青土 青土

お知らせ


日本の大麻布 3

2020/01/31
未分類 , ,
[対馬麻 3]
対馬麻の縞には緯縞もある。対馬最南端の豆酘(つつ)は、かなりピッチの広い緯縞である。
布巾が29cmと他所に比べて狭いので、袖口に木綿の紺絣の足し布があるのが、襟のそれと共にアクセントになっている。
この着物を「ののとうじん」といい、「のの」は大麻、「とうじん」は「唐人」だといわれている。
豆酘はかつて海の十字路であったところ。
九州の商人が交易のために大陸に渡る時、必ず豆酘に一泊したという。
鎖国時代、長崎の出島に渡来したインドのサントメ縞(唐桟)が、こうして豆酘に伝わったとしても不思議ではない。
「とうじん」は「唐桟」の訛りではないだろうか?
上総の国の畔蒜(あびる)氏が、その祖先だと伝わる豆酘の阿比留(あびる)氏は、染織に関して特に優れた感性を持った人々だったという。
豆酘独特の、緯縞の「ののとうじん」や、久留米絣の端切れを規則的に繋いだ「はぎとうじん」も、彼らの手で考案されている。
豆酘の人たちが「ののとうじん」を着ていたのは、明治になるまでのことだという。
大切にしまわれていた着物は、戦後、子供達の体操服入れに生まれ変わった。
この袋を持って登校する子供達を、想像するのは楽しい。
何度も洗濯された袋は、白く、柔らかくなり、綻びがあるのも愛おしい。

日本の大麻布 2

2020/01/23
未分類 , ,

[対馬麻 2]

縞は着る人や、糸の都合でいろいろなものがあると聞く。

夏の山仕事に着たという代表的な作業着を「うわずり」といった。

麻の着物は茨を弾くので重宝したのだそうだ。

「うわずり」は対丈で袖も短いので、反物は五尋(ひろ)あまり、78mで作れる。

その裁ち方を「のの裁ち」と呼ぶが「のの」は布のこと。
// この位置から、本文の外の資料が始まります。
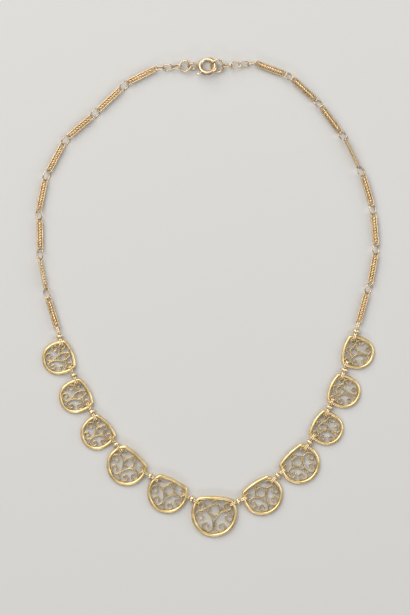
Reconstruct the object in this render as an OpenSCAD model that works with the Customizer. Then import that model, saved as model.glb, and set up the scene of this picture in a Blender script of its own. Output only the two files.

対馬では大麻のことを指している。

縫い糸にも、二本の麻糸を撚り合わせて使っている。

縫い目が大きいのは、最初のうち布がごわつくせいであろう。

着なくなった「うわずり」を子供服に仕立て直したもの。

スナップどめが、子供服らしく可愛いらしい。


日本の大麻布 1

2020/01/14
未分類 , ,

[対馬麻 1]

対馬麻と言えば、藍の経縞の大麻布を思い出す。

この縞はどこから来たのだろう?

この地図は大陸の側から“鳥の目”で見た対馬。

中央に対馬が見える。

周辺のさまざまな文化が往き交う中で、対馬麻は生まれたのだろう。

1万年以上も前に、大麻が日本に辿り着いた道も、恐らくここに違いない。

今の麻の状況を考える時、“鳥の目”を持つ事と、

時に、視点を変える事の大切さを、この地図は教えてくれる。